Recently, I went through a difficult conflict with someone close to me. As I reflected on the experience, I was reminded of the importance of leading by example, especially when children are involved. While I recognize that I and everyone falls short sometimes, I believe in the continuous pursuit of personal growth and improvement (growth mindset). This belief reinforces my commitment to embodying the qualities of an individual who strives to set the best possible example.v While we all fall short sometimes, the goal shold be to someone you can be proud of. This experience, coupled with the principles I’ve always tried to live by, highlighted the importance of leading by example when it comes to children. Here’s why:

Children are always watching. They may not always follow our instructions, but they are constantly learning by observing us. That’s why our actions as parents play such a vital role in their development. To instill the values we hold dear, we must embody them in our daily lives. Parenting is a complex journey, but the way we act speaks louder to our children than any words ever could.

Consistency is Key: Children thrive on routine and predictability. If we want them to develop healthy habits, being consistent in our own words and behaviors reinforces those lessons with far more power than just telling them what to do.

Emotions Matter: Children are remarkably perceptive. They pick up on our subtle cues and internalize our emotional responses. Modeling calmness in difficult situations and openly expressing a range of emotions in a healthy way teaches them valuable emotional regulation skills.

How We Treat Others: The way we interact with our partners, extended family, friends, and even strangers provides a blueprint for respect and conflict resolution that our kids will carry into their own relationships.

Honesty and Integrity: Children learn about trustworthiness by observing our actions. Whether it’s admitting to a mistake or following through on a promise, these small acts build a foundation of character they will try to emulate.

Problem-Solving and Resilience: How we face challenges reveals our coping mechanisms. Do we give up easily, or do we demonstrate persistence? Our approach to obstacles teaches children how to approach their own difficulties in life.

The Power of Words: We teach children about effective communication through our tone, choice of words, and willingness to listen actively.
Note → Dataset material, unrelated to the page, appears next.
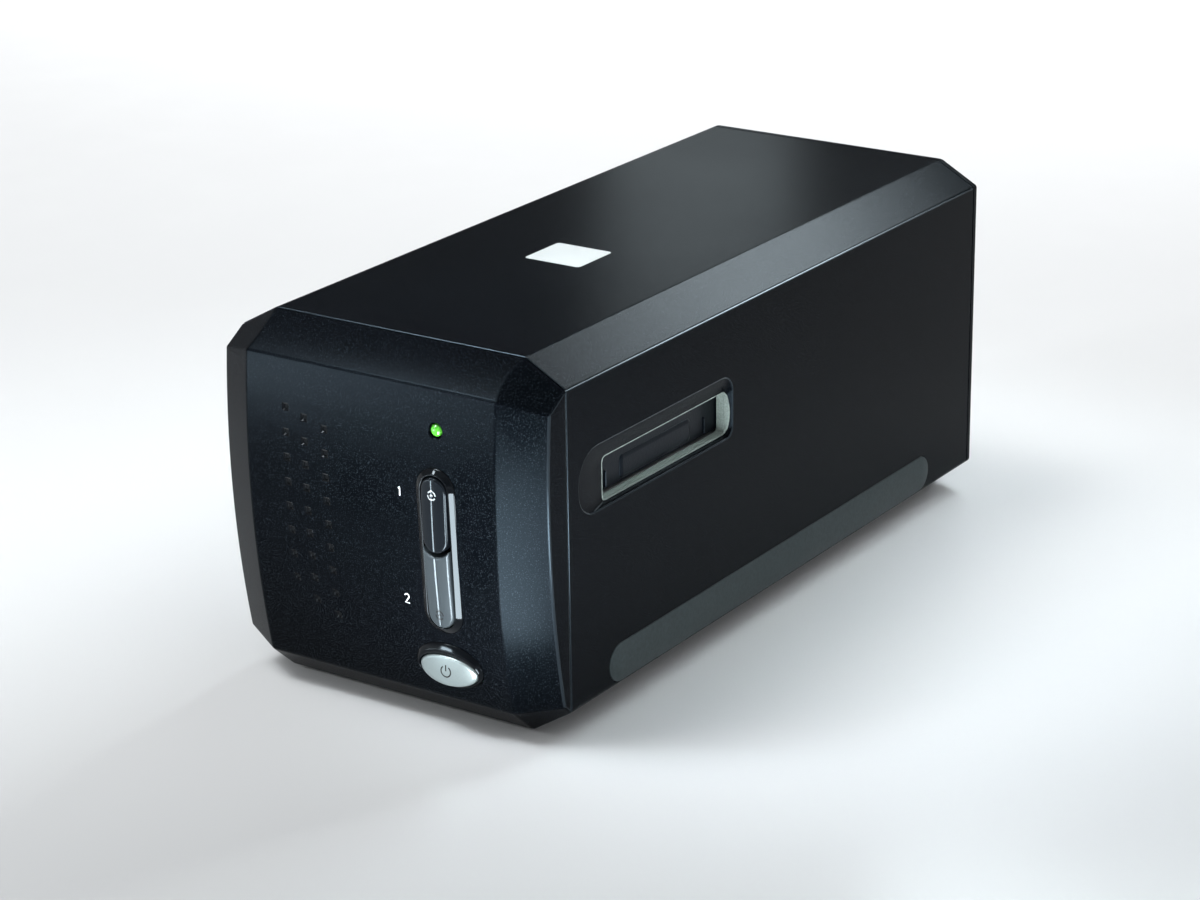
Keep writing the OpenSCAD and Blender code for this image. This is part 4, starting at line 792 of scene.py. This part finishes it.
door_low = SLOT_Z[0] + 0.5
door_y0, door_y1 = SLOT_Y[0] - 1, SLOT_Y[1] + 1
door_mid = (SLOT_Y[0] + SLOT_Y[1]) / 2
ends = ((door_y0 + 6.6, 0.2), (door_y0 + 6.8, 0), (door_y1 - 0.2, 0), (door_y1, 0.2))
plate_corners = [0.3, 0.5, 0.2, 0.2]
plate = rectangle((DOOR_X - DOOR_T, door_low), (DOOR_X, HINGE[1]), plate_corners, 4)
short = rectangle((DOOR_X - DOOR_T, door_low), (DOOR_X, HINGE[1] - 2.2), plate_corners, 4)
pad_y = (SLOT_Y[1] - SLOT_Y[0]) / 3.5
pad = rectangle((door_mid - pad_y, door_low + 0.8), (door_mid + pad_y, door_low + 8.5), 1.6, 6)
pad_steps = ((DOOR_X - 0.3, 0), (DOOR_X + 0.05, 0), (DOOR_X + 0.2, 0.15), (DOOR_X + 0.38, 0.5),
             (DOOR_X + 0.52, 1.1), (DOOR_X + 0.58, 1.5))
rib_y = (SLOT_Y[1] - SLOT_Y[0]) / 2.5
rib_steps = ((DOOR_X - 0.3, 0), (DOOR_X + 0.45, 0), (DOOR_X + 0.6, 0.15))
for s, side in ((1, "right"), (-1, "left")):
    door = piece("door_plate", stack_y(plate, ends, s))
    cut(door, stack_y(short, ((door_y0, 0.2), (door_y0 + 0.2, 0), (door_y0 + 8, 0)), s), "UNION")
    barrel = [[(x, y, z) for x, z in disc_at_hinge(s, BARREL_R - t, 32)] for y, t in ends]
    cut(door, loft(barrel), "UNION")
    bore = [[(x, y, z) for x, z in disc_at_hinge(s, BORE_R, 24)] for y in (door_y0 - 1, door_y1 + 1)]
    cut(door, loft(bore))
    cut(door, stack_x(pad, pad_steps, s), "UNION")
    for end in (-1, 1):
        rib_at = door_mid + end * rib_y
        rib = rectangle((rib_at - 0.3, door_low + 0.8), (rib_at + 0.3, door_low + 6.2), 0.25, 3)
        cut(door, stack_x(rib, rib_steps, s), "UNION")
    door.name = side + "_door"
    smooth(door, 32)
    dress(door, side + "_door", "gloss_black", DOOR, side + "_dust_door")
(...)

Using our words to uplift and resolve conflict (rather than to demean or belittle) fosters healthier communication skills for them.

Self-Care Isn’t Selfish: Modeling healthy self-care, whether that’s prioritizing sleep, relaxation techniques, or pursuing passions, shows our kids that it’s not only okay to take care of yourself but essential.

Learning Never Stops: Demonstrating a love for learning through reading, taking a class, or exploring new hobbies shows them that curiosity and growth should be lifelong pursuits.

Mistakes Are for Growth: We are all fallible. How we handle our own mistakes and imperfections speaks volumes to children. Owning our missteps and showing a willingness to learn from them teaches them resilience.

Love Is an Action: Our daily actions demonstrate our love far more than words alone. Being present, showing affection, and expressing gratitude create the foundation of security and acceptance our children need.

“Do as I say, not as I do” simply doesn’t work. When we tell a child to clean up their mess while our own surroundings are disorganized, it undermines our credibility as parents. Children learn best by example, so actively demonstrating the behaviors we want to see in them will always be more effective than simply issuing instructions.

The concept of “do as I say, not as I do” falls flat in the face of child development. Yes, sometimes explicit instruction is necessary, but our children are keen observers. They are constantly learning from our example, whether we realize it or not. It’s in those ordinary moments – how we treat others, face challenges, express ourselves – that the most potent lessons are instilled. If we want our children to be kind, resilient, and responsible, it begins with making sure those actions are mirrored in our own lives.

We should strive to be the example for the kind of adults. We want our kids to be.